Je participe aussi à beaucoup de concours pour montrer mon travail. En parlant de ça, j’ai eu l’agréable surprise de finir second dans un concours national organisé par les éditions Glénat et XPPen.
Mais malheureusement, je n’ai toujours pas réussi à décrocher un contrat et les 18 mois de chômage touchent à leur fin. Et il va falloir que je trouve un travail alimentaire. Mais cela ne m’empêchera pas de continuer à créer des images dans le seul but de pouvoir, un jour, vivre de mes dessins. 💪
Et pour finir : tu te vois où dans un an ? Si tout se passe bien, à quoi ressemblerai ta vie pro idéale ?
Je pense que dans un an j’en serai au même point. Mais plus au chômage. Il semble difficile de creuser son trou dans ce milieu. Tellement de concurrence…et l’ IA !
Mais je reste convaincu que la chance a sa part de responsabilité. Il suffit de croiser la bonne personne au bon moment.
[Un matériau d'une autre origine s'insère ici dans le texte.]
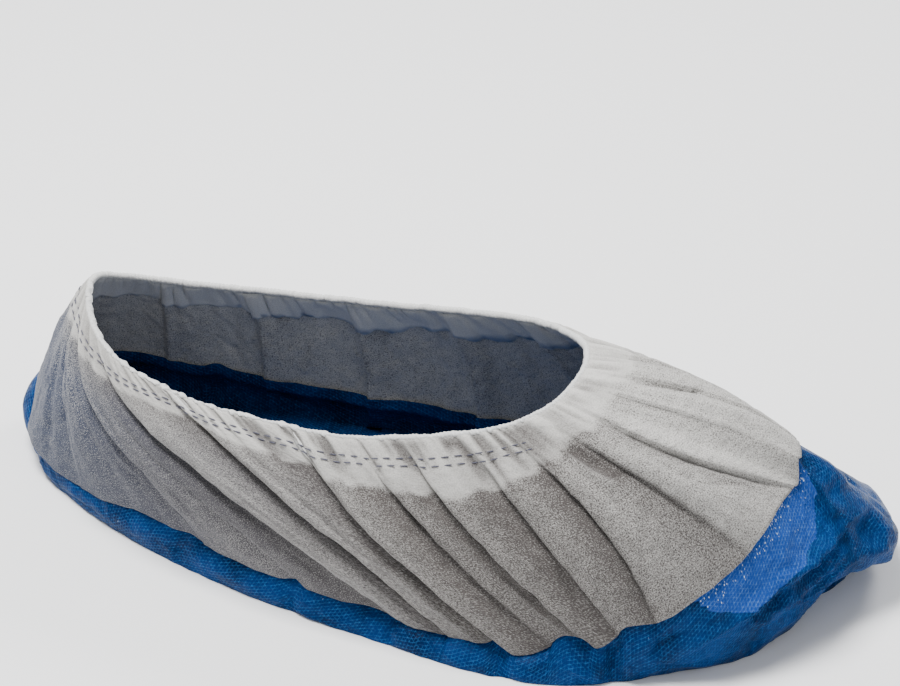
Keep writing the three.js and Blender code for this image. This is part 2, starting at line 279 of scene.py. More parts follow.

D’envoyer son portfolio et que le DA accroche à votre style…tout un tas de facteurs sur lesquels nous n’avons pas la main.
Mais le plus important est de continuer à y croire et de performer. De ne jamais lâcher. De toujours s’acharner pour s’améliorer. C’est à mon sens le propre de LA PASSION.
Personnellement, ma vie pro idéale serait de vivre de mes illustrations. Ce serait pour moi énorme déjà. Mais dans mon monde quelque peu utopique, je serai illustrateur pour Magic et Warhammer. Je ferai de temps en temps des couvertures de roman fantasy. Je créerai une association pour promouvoir des artistes aux faibles revenus (comme moi 😊).
Et pourquoi pas transmettre mon savoir dans une école.